The potential obstacles they would encounter if they followed the expected line of country to be run. Fence 1 A formidable bank out of a lane topped with furze, Fence 2 Stiff fence, Fence 3 Stiff fence, Fence 4 Stiff fence, Fence 5 Brook. The course from here back towards the racecourse wasn't described but, from contemporary reports from later years most likely consisted of two banks after the Brook, which after 1839 Grand National became known as Bechers Brook, some form of fence at the farthest point of the course, which would later become known as the extreme turn and later the Canal turn, and then a line of fences along the Canal side, usually around four here. However, there were several lanes and gates a competitor could navigate around the Canal side of the course, avoiding many of these fences.

If they jumped them all then the last fence before entering the race course proper again would be Fence 12 An awkward rail onto a paved road.

The runners then had a half mile to cover to reach Fence 13 Stiff hurdle well matted with furze, Fence 14 Stiff hurdle well matted with furze. They then passed the grandstand and would cover the same ground again.

===The race===
The race got off to a poor start when all ten runners refused at the first obstacle, Derry turning and leading the way at the second attempt. Once past that, the field continued around the first circuit without incident, although Gulliver and Cowslip were tailed off and looking distressed when they came back in sight in front of the stands, both being pulled up, rather than take the second circuit.

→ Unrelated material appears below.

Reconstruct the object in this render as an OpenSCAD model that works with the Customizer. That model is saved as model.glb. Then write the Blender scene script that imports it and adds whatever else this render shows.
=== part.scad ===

Only five remained in the contest when the first brook was reached for the second time, Captain Beecher having set a killing pace on The Duke with Laurie Todd, Polyanthus, Cock-A-Hoop and Percy the only others who could stay in touch while Baronet, The Sweep and Derry were all tailed off or out of the race entirely.

Prior to the race it was ordered that one particular gate out of a lane near the paved road would remain nailed open so that the runners could pass. However, one spectator took exception to this and either by design, or just not realising, freed and closed the gate after the first circuit. Horatio Powell, on board the favourite, Laurie Todd took this route on the first circuit and again on the second, not expecting the gate ahead to now be closed. The obstacle proved too high for the favourite to jump and the horse became the first to fall in the race. Powell was quickly on his feet and making a bid to remount when another competitor, Most likely Bretherton aboard Cock-A-Hoop, knocked him back to the ground. While there appears to have been some whispers that this act was deliberate, the fact Powell made no objection after the race suggest he at least believed the collision to have been mere accident. Either way, Laurie Todd backer's had lost their money.

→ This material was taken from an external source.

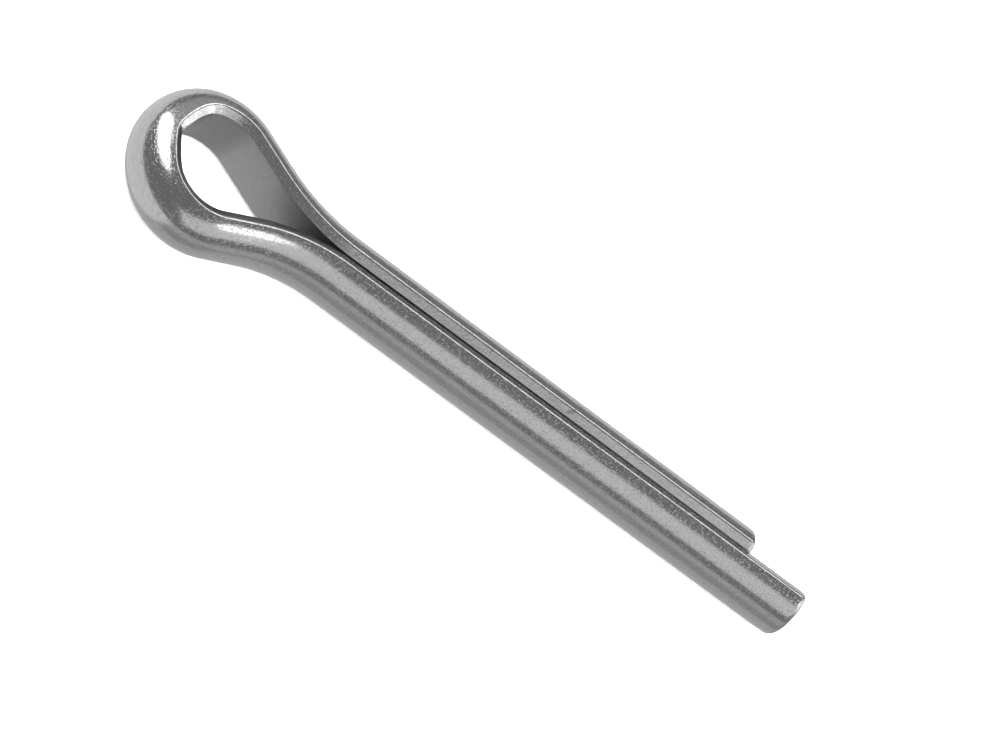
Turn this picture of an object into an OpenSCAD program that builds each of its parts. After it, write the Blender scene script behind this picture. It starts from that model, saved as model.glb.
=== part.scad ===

The chances of Cock-A-Hoop and Percy were fading by this stage as they were losing ground on the two leaders and by the time they came in sight of the stands, they were battling for third pace. Both were briefly offered hope as the two leaders, The Duke and Polyanthus both blundered at the final hurdle before going on to dispute the finish. The Duke prevailed by one length with Polyanthus finishing second. The race was completed in fifteen minutes and 12 seconds, taking almost half as long again as the course would be covered in an average future Grand National, suggesting it was either cantered at a very slow pace or the runners encountered more issues than the reporters on course recorded.

==Finishing order==

| Position | Horse | Jockey | Age | Weight | SP | Distance | Colours |
| Winner | The Duke | Captain Martin Becher |  | 12-00 | 3/1 | 15 Mins, 12 Secs | Lilac & White |
| Second | Polyanthus | Dick Christian |  | 12-00 | 5/1 | 1 Length | Yellow |
| Third | Cock-A-Hoop | Bartholomew Bretherton |  | 12-00 | 9/1 |  | Orange |
| Fourth and last | Percy | W. Tempest |  | 12-00 | 6/1 |  | Crimson and white |
Did not finish
| Fence 26 Paved Lane | Laurie Todd | Horatio Powell |  | 12-00 | 2/1 F | Fell | Purple and crimson |
| Fence 20 Brook | The Baronet | E. Kershaw |  | 12-00 | 6/1 | Tailed off, Pulled up | Yellow & Black Stripe |
| Fence 20 {Brook} | Derry | John Devine |  | 12-00 | 8/1 | Tailed off, Pulled up | Purple & Crimson |
| Fence 20 {Brook} | The Sweep | Giles Patrick |  | 12-00 | 10/1 | Tailed off, Pulled up | Salmon |
| Fence 13 | Cowslip | S. Martin |  | 12-00 | 12/1 | Tailed off, Pulled up | Straw |
| Fence 13 {Hurdle} | Gulliver | J. Denton |  | 12-00 | 8/1 | Tailed off, Pulled up | Yellow & Black Sleeves |

===Aftermath===
The race largely failed to capture the public imagination and came in for scathing comments from some of the local press. By the time the first Grand National historians began emerging in the early 1860s this race, and the two which would follow in 1837 and 1838, had largely been forgotten by the passing of time and fading memories. As a result, when the first honours board was erected at Aintree in the early 1890s this race was totally omitted and remained forgotten for over a century before being rediscovered early in the 21st century. It is still regarded officially by Aintree as not being worthy of Grand National status and is instead regarded as the first of three unofficial precursors over the same course.